The biblical Psalm 44 asks why God has abandoned his people, who kept the covenant. This Holocaust novel explores the same question. First published in 1962, this early effort (written at age 25) is the last of acclaimed Serbian novelist Kiš’ (1935-1989) novels to be translated into English. It is both overdue and worth the wait.
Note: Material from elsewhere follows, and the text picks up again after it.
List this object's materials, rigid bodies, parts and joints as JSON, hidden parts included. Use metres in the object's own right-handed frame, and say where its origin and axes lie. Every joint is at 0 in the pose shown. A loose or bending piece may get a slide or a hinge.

Marija, an inmate in a concentration camp (Auschwitz where Kiš’ father died), has recently given birth. She has joined a planned escape effort and hopes to be reunited with her lover Jakob, a Jewish doctor pressed into service of the camp’s Mengele-like Dr. Nietzsche. The novel revolves around Marija’s point of view in the few days before, during and after the mission. Help comes by way of Maks, the death camp’s übersurvivor, and the thundering of Allied forces in the distance. When Marija, Jakob and their son return to Auschwitz after the war, it has become a tourist curiosity: “a group being led by a docent stopped in front of the cases with the little malformed creatures and listened to the monotone explanation, as professional and as indifferent as could be.”
Psalm 44 is replete with flashbacks and flashbacks within flashbacks. Added to the stream-of-consciousness technique, it requires full attention. But the effort will be rewarded by illuminations of the sanctity of individual sovereignty. To quote Toni Morrison, “That, my dear, is called reading.”